Homeowner Guides
Why Exact Measurements Change Your Renovation Quote
Build Hero Team · 06/22/2026 - 09:00
Every renovation quote stands on measurements. Square footage drives flooring, paint, tile, and drywall. Linear footage drives cabinets, counters, and trim. Ceiling height decides everything from upper cabinets to whether the crew needs scaffolding. When those numbers are rough, the quote is rough — and rough numbers only ever round in one direction. The padding is rational from the contractor's side of the table. If the dimensions might be off by ten percent, the bid has to survive the bad case. Spread that insurance across materials, labor, and disposal, and imprecision quietly becomes one of the largest line items in your project — the only one that never appears on an invoice. A tape measure and a notepad produce numbers with gaps: the alcove nobody measured, the ceiling that slopes half a degree, the "square" corner in a 1923 bungalow that has not been square since the Long Beach earthquake.

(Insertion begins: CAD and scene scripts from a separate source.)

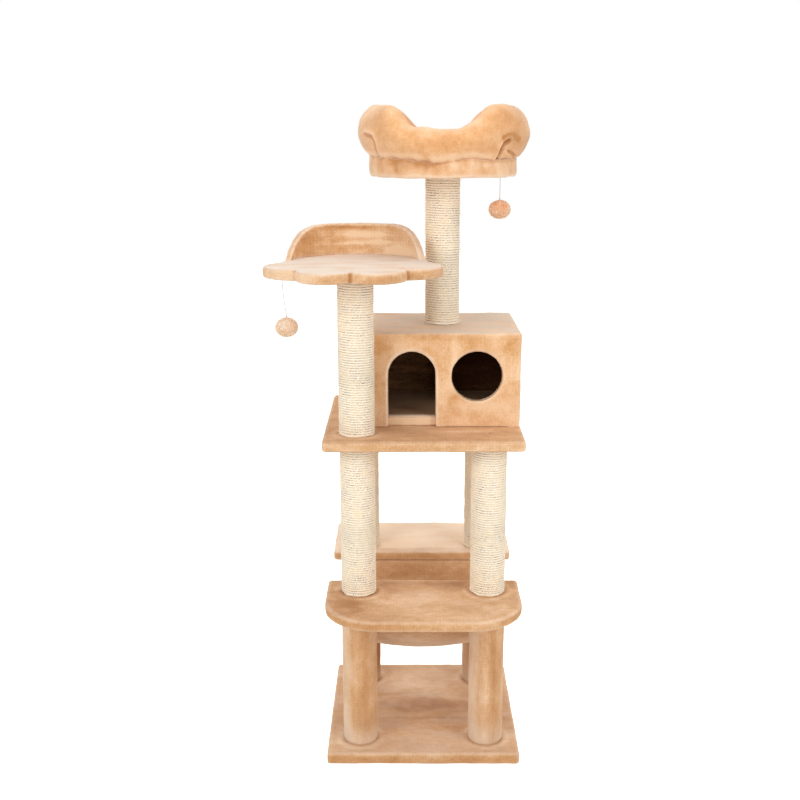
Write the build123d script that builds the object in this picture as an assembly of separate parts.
from build123d import *
import os
from math import cos, pi, radians, sin, sqrt, tan

# A tall cat tree for one corner of a room: a base, two lower tiers on four posts, a hammock
# between the two boards of the first tier, a house on the second, a scalloped seat on the
# front-left post and a round bed on a single pole over the house.
# Millimetres. X runs to the right, Y to the back, Z up. The origin is the centre of the
# underside of the base.

os.makedirs("parts", exist_ok=True)

# ---------------------------------------------------------------- cloth, board and clearances
plush = 3.5                 # pile cloth over every board
post_plush = 4              # pile cloth round the lower posts
lining = 1.5                # thin cloth inside the house
sling_cloth = 5             # two layers of pile cloth, sewn back to back
board = 18                  # chipboard of the platforms, the seat and the bed
base_core = 23              # chipboard of the base
panel = 12                  # chipboard of the house and the seat's back
cloth_gap = 0.3             # cloth to a cut or curved edge
fit_gap = 0.3               # a plug in its tube, a sleeve on its tube
edge_radius = 5             # cloth rolled over a board's edge
corner_radius = 7           # corners of the square boards, seen from above

# ---------------------------------------------------------------- base and posts
base_width = 494
base_depth = 490
post_x = 163.5              # the four corner posts stand at plus and minus these
post_y = 162
post_length = 391
rope = 6                    # sisal rope, one layer
sisal_tube = 76             # cardboard tube under the rope
plush_tube = 80             # cardboard tube under the pile cloth
tube_wall = 4
plug_length = 20            # wooden plug in each end of a tube

# ---------------------------------------------------------------- first tier and hammock
tier_width = 490
front_board_front = 354     # distance of the front edge from the middle of the tree
front_board_corner = 130
hammock_gap_front = 94      # edges of the gap between the two boards
hammock_gap_rear = 103
rear_board_back = 341
sling_width = 330
sling_drop = 201            # below the boards' undersides, to the outside of the cloth
sling_wall = 4              # cloth face to the board's edge
batten_width = 14
batten_height = 10

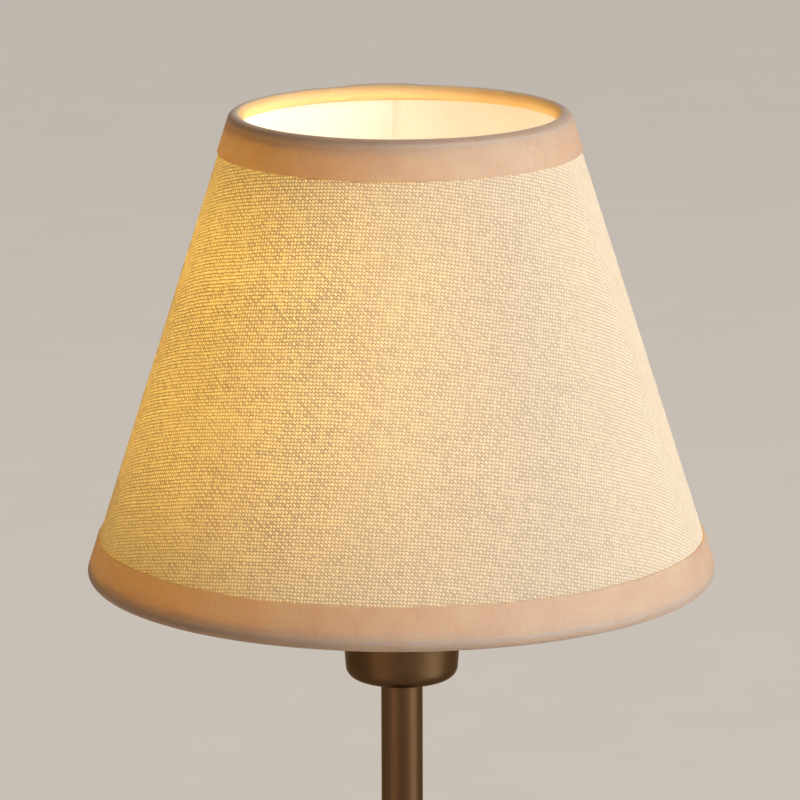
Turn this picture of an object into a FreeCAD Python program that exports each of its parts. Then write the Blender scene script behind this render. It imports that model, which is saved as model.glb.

Every gap surfaces later as a change order, and change orders are priced without competition. Your phone changed this. The LiDAR sensor in recent iPhones can capture a room as a measured three-dimensional model in a few minutes — walls, openings, ceiling heights, floor area, all at once, with the geometry cross-checked against itself. It is the same class of technology surveyors bill for, sitting in your pocket. When a Build Hero project begins with a scan, everyone downstream works from the same measured model. Contractors bid on real dimensions instead of insuring against imaginary ones. Designers lay out cabinetry against actual wall lengths. Material counts come from computed areas rather than eyeballed ones. And when a question comes up mid-project, the answer lives in the model — not in a second site visit across town. The result is not just a tighter number; it is a fairer one. When the inputs are identical and precise, bids converge — and the spread that remains starts to mean something. It reflects crew quality, schedule, and approach, instead of measuring how much padding each bidder needed to sleep at night. No scan? You can still buy most of the benefit with diligence: measure every wall, note every height, photograph everything, and hand the same package to every bidder. Precision was never about the technology. It is about making sure your budget buys construction instead of uncertainty.